We leveraged R studio for cleaning, analyzing, running statistical tests, and data visualization, ESRI's ArcGIS Pro LAStools to process shade and Digital Surface Models from the LiDAR point clouds, and  SOlar and LongWave Environmental Irradiance Geometry model (SOLWEIG) to estimate the mean radiant temperature (MRT) for extreme heat event days. 

The InVEST Urban Cooling Model takes a number of biophysical inputs including; building intensity, tree canopy, evapotranspiration, land cover, and temperature. For our two-city analysis, we collected this data from a variety of sources listed in the data acquisition sections and below (Table 2). Building footprint data were derived from Bakersfield and Fresno GIS repositories in order to extract building intensity values which is the ratio of floor area to land cover area yielding a value between 0 and 1. 

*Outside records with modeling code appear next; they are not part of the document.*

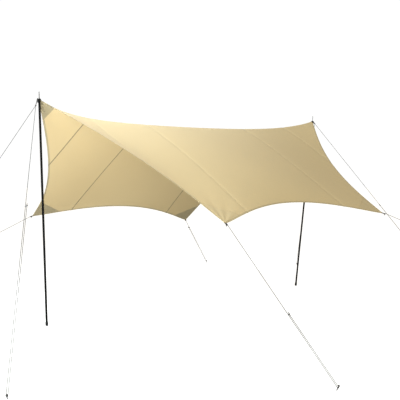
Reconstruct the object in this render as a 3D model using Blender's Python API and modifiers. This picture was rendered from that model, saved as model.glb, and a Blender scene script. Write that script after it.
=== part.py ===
"""Camping tarp: a six-cornered sheet over two poles, held out by guy lines and ground pegs.

Metres, +Z up. +X runs along the ridge from the near pole to the far pole, and -Y is the side that
faces the camera in the photo. The origin is on the ground, in the middle of what the pegs span.
"""

import math

import bmesh
import bpy
from mathutils import Matrix, Vector

# Driving dimensions: the sheet's six corners as it is pitched
NEAR_TOP = Vector((-2.27, 0, 2.385))
FAR_TOP = Vector((2.26, 0, 2.385))
NEAR_FRONT = Vector((-1.32, -1.80, 1.133))
FAR_FRONT = Vector((1.336, -1.805, 1.137))
NEAR_BACK = Vector((-1.335, 1.79, 1.056))
FAR_BACK = Vector((1.345, 1.775, 0.896))

# How far each edge's middle hangs in from the straight line between its corners
EDGE_SAG = {
    "near_front": Vector((0.166, 0.016, -0.005)),
    "near_back": Vector((0.227, 0.100, -0.120)),
    "far_front": Vector((-0.209, 0.019, -0.035)),
    "far_back": Vector((-0.223, 0.016, 0.002)),
    "front": Vector((0.0, 0.288, 0.157)),
    "back": Vector((-0.029, -0.303, 0.181)),
}
EDGE_POWER = 1.2               # over 1, an edge leaves its corners straighter
CORNER_SHARE = 0.08            # of an edge, over which its direction at a corner is read
RIDGE_SAG = 0.208
RIDGE_STEEPNESS = (11.7, 5.8)  # how fast the ridge drops from the near top and from the far top
RIDGE_ROUNDING = 0.09          # share of the half width that is rounded over the ridge
BULGE = 0.095                  # how far the middle of each half stands above a straight line
SHEET_THICKNESS = 0.003
CELLS_ALONG = 40
CELLS_ACROSS = 32
END_CROWDING = 0.75            # how much smaller the cells are toward the two poles
CORNER_CLEAR = 0.004           # how far in from a corner its slope is read, as a share of the sheet
GAP = 0.0003                   # between solids that touch
SEWN_GAP = 0.0006
STRAP_GAP = 0.0008             # the sheet is curved under the flat straps

PATCH_THICKNESS = 0.002
PATCH_LEG = 0.33               # along both edges from a low corner
PATCH_HALF_ANGLE = math.radians(30)
TOP_PATCH_REACH = 0.19         # along the ridge from a top corner
LOW_TRIM = 0.010               # cut off each low corner's sharp tip
TOP_TRIM = 0.024               # cut off beside each spike

STRAP_WIDTH = 0.024
STRAP_THICKNESS = 0.004
STRAP_HEIGHT = SHEET_THICKNESS / 2 + STRAP_GAP + STRAP_THICKNESS / 2
STRAP_ON_SHEET = 0.018         # from a low corner into the sheet
LOW_STRAP_OUT = 0.037
TOP_STRAP_ON_SHEET = (0.032, 0.0225)  # where a top strap starts, and where it leaves the sheet
TOP_STRAP_IN = 0.013           # the flat stretch of a top strap, each way from the spike
TOP_STRAP_OUT = 0.0132
TOP_STRAP_HANG = 0.0158        # from the pole's axis to the strap's end, which hangs outside the pole
TOP_STRAP_TAIL = {"near": 0.035, "far": 0.058}
EYELET_FROM_END = 0.011
EYELET_RADIUS = 0.0045

POLE_RADIUS = 0.012
POLE_SECTIONS = 4
FOOT_RADIUS = 0.015
FOOT_HEIGHT = 0.045
SPIKE_RADIUS = 0.004
SPIKE_LENGTH = 0.080
SPIKE_HOLE_RADIUS = SPIKE_RADIUS + 3 * GAP
# Where each pole stands and where its tube ends, (x, y, z)
POLES = {
    "near": (Vector((-2.194, 0, 0)), Vector((-2.264, 0, 2.383))),
    "far": (Vector((1.901, 0, 0)), Vector((2.264, 0, 2.383))),
}

ROPE_RADIUS = 0.0025
KNOT = 2.2                     # a knot's thickness over the rope's
TOP_KNOT_RADIUS = 0.008
# Each top guy's knot: outward from the pole's top, and down from it
TOP_KNOTS = {"near": (0.042, 0.066), "far": (0.056, 0.018)}
LOOP_START = 0.003             # each side of the loop leaves the knot this far from its middle
SPIKE_TURN_RADIUS = SPIKE_RADIUS + ROPE_RADIUS + GAP
SPIKE_TURN_HEIGHT = 0.006      # of the rope round the spike, above the strap
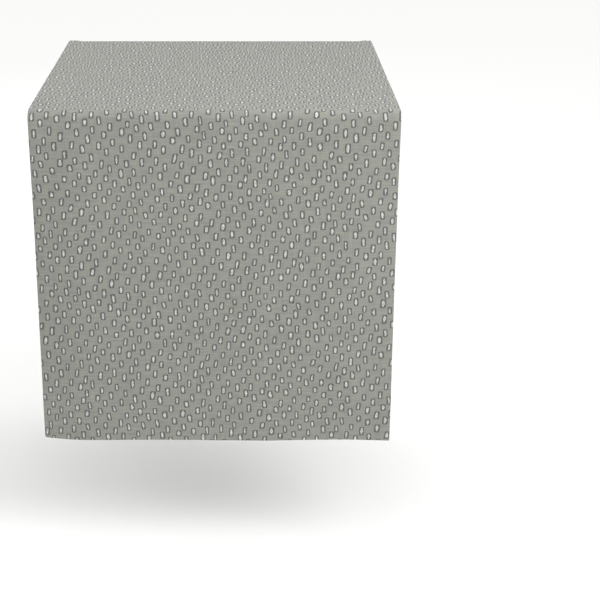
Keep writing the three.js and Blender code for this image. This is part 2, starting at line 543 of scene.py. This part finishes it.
def makePebbles(v):
    tree, given, result = newGroup(
        "pebblePrint",
        {"Cloth": vector},
        {"Line": number, "Fill": number, "Brush": number},
    )
    place = strayed(tree, given["Cloth"], given["Cloth"], v["waverScale"], 1.0, v["waver"])
    place = turned(tree, scaled(tree, place, 1 / v["pitch"]), v["turn"])
    cells = addNode(
        tree,
        "ShaderNodeTexVoronoi",
        {"Vector": place, "Scale": 1.0, "Randomness": v["scatter"]},
        voronoi_dimensions="2D",
        feature="F1",
    ).outputs
    fromMiddle = turned(tree, vectors(tree, "SUBTRACT", place, cells["Position"]), -v["turn"])
    local = scaled(tree, fromMiddle, v["pitch"])
    chance = addNode(tree, "ShaderNodeSeparateColor", {0: cells["Color"]}).outputs
    for stray in ("bend", "tremor"):
        local = strayed(tree, local, given["Cloth"], v[stray + "Scale"], 1.0, v[stray])
    tilt = maths(tree, "MULTIPLY", maths(tree, "SUBTRACT", chance[0], 0.5), v["tilt"])
    local = turned(tree, local, tilt)
    signed = addNode(tree, "ShaderNodeSeparateXYZ", {0: local}).outputs
    local = vectors(tree, "ABSOLUTE", local)

    def varied(size, share, least, spread):
        return maths(tree, "MULTIPLY_ADD", share, v[spread] * v[size], v[least] * v[size])

    wide = varied("halfWidth", chance[1], "leastWidth", "widthSpread")
    high = varied("halfHeight", chance[2], "leastHeight", "heightSpread")
    size = addNode(tree, "ShaderNodeCombineXYZ", {"X": wide, "Y": high}).outputs[0]
    straight = vectors(tree, "SUBTRACT", size, (v["corner"], v["corner"], 0.0))
    past = vectors(tree, "MULTIPLY", vectors(tree, "SUBTRACT", local, straight), (1.0, 1.0, 0.0))
    beyond = vectors(tree, "LENGTH", vectors(tree, "MAXIMUM", past, (0, 0, 0)))
    outside = maths(tree, "SUBTRACT", beyond, v["corner"])
    pressure = noiseOf(tree, given["Cloth"], v["pressureScale"], 2.0)
    line = varied("line", pressure, "leastLine", "lineSwell")
    whole = ramp(tree, outside, -v["soft"], v["soft"], 1.0, 0.0)
    # the paint inside is an upright drop, so the line is thickest in the corners
    room = addNode(tree, "ShaderNodeCombineXYZ", {"X": line, "Y": line}).outputs[0]
    room = vectors(tree, "MULTIPLY", room, v["paintInset"])
    room = vectors(tree, "SUBTRACT", vectors(tree, "ADD", size, (0, 0, 1)), room)
    drop = vectors(tree, "LENGTH", vectors(tree, "DIVIDE", local, room))
    drop = maths(tree, "MULTIPLY", maths(tree, "SUBTRACT", drop, 1.0), v["paintWidth"])
    inner = ramp(tree, drop, -v["soft"], v["soft"], 1.0, 0.0)
    # the two long strokes run on a little at the top of one side and the foot of the other
    side, foot = maths(tree, "SIGN", signed["X"]), maths(tree, "SIGN", signed["Y"])
    side = maths(tree, "MULTIPLY", side, foot)
    reach = maths(tree, "MULTIPLY", maths(tree, "MULTIPLY", side, v["overshoot"]), chance[0])
    reach = maths(tree, "SUBTRACT", reach, v["overshoot"])
    gap = vectors(tree, "SUBTRACT", local, size)
    gap = addNode(tree, "ShaderNodeSeparateXYZ", {0: gap}).outputs
    middle = maths(tree, "MULTIPLY_ADD", line, 0.5, gap["X"])
    middle = maths(tree, "ABSOLUTE", middle)
    thin = maths(tree, "MULTIPLY_ADD", line, -v["overshootLine"], middle)
    stroke = maths(tree, "MAXIMUM", thin, maths(tree, "SUBTRACT", gap["Y"], reach))
    stroke = ramp(tree, stroke, -v["soft"], v["soft"], 1.0, 0.0)
    drawn = maths(tree, "MAXIMUM", maths(tree, "SUBTRACT", whole, inner), stroke)
    plug(tree, drawn, result["Line"])
    plug(tree, maths(tree, "MULTIPLY", inner, maths(tree, "SUBTRACT", 1.0, stroke)), result["Fill"])
    strokes = vectors(tree, "MULTIPLY", given["Cloth"], v["brushScale"])
    brush = ramp(tree, noiseOf(tree, strokes, 1.0, 1.0), *v["brushRange"])
    plug(tree, brush, result["Brush"])
    return tree


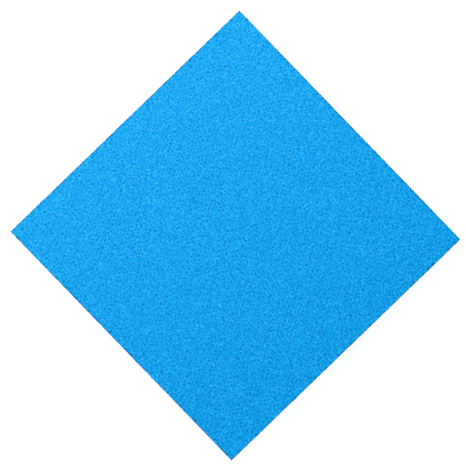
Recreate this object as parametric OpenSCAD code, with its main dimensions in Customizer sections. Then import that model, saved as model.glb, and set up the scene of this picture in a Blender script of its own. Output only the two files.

Finally, we used the InVEST (Integrated Valuation of Ecosystem Services and Tradeoffs) Urban Cooling Model from Stanford’s Natural Capital project can be utilized to highlight opportunities for prioritization of UHI heat mitigation measures throughout Fresno. The InVEST urban cooling model generates a heat mitigation index (HMI) based on the cooling capacity (CC)of each cell (as defined by the local environmental properties within the cell of shade, evapotranspiration, albedo, and building intensity) and its proximity to green areas. For daytime, the CCday is a function of shade, albedo, and evapotranspiration index (ETI) (equation 1). ETI is defined as the ET rate of the cell divided by the maximum ET rate in the study area. Note that all three variables in Equation 3 take on values between 0 and 1. For nighttime, the CCnight is a function of building intensity (equation 4) since nighttime temperatures are driven by heat release from buildings and impervious surfaces (Ferreira and Duarte, 2019). A third cooling capacity index (CCPG) is generated by InVEST and values cells based on their proximity to green areas. It has been shown that green areas must be bigger than 2 hectares to have a cooling effect on the air around them (MacDonald et al. 2016; Zardo et al. 2017). CC-PG is the sum of the cooling contributions from all nearby green areas with each contribution depending on the CC of the green area and the distance from the cell.  The daytime HMI assumes a larger value between CC-day (CC-night) and CC-PG. With the above definitions, HMI takes on values between 0 and 1. 

In order to model planning scenarios, adjusting the biophysical parameters of shade and albedo is necessary. For example, to model a 5% increase in the tree canopy (i.e. from 10% to 15%) the shade values in the model parameters would be increased for development land covers (i.e where it would be feasible for the municipalities to add trees) such as road right of way, public spaces, and residential categories. It’s important to note that while increasing shade represents an increase in the tree canopy, this does not affect the prevalence or influence of “green spaces”. In addition, since nighttime HMI is dependent only on building intensity and since model runs did not change the existing land use, only nighttime model runs represent existing conditions.

We found in our analysis that severely disadvantaged communities had significantly higher temperatures than non-disadvantaged communities (0.6-2.5°C Warmer). We also ran an analysis of Variance (ANOVA) which showed no significant difference between shade amounts in disadvantaged communities, severely disadvantaged communities, and non-disadvantaged communities. However, tree shade was found to be more abundant in non-disadvantaged communities. 
Latino/a neighborhoods were also found to be statistically significantly warmer than non-Latino/Latina neighborhoods. We also compared Land Surface Temperature (LST) to Mean Radiant Temperature and found LST overestimated actual temperature compared to MRT.

Finally, we found that increasing albedo and tree canopy had substantial cooling impacts. The majority of impacts were in disadvantaged communities that had a severe lack of tree canopy to begin with. Our model showed cooling effects of up to 8 degrees C.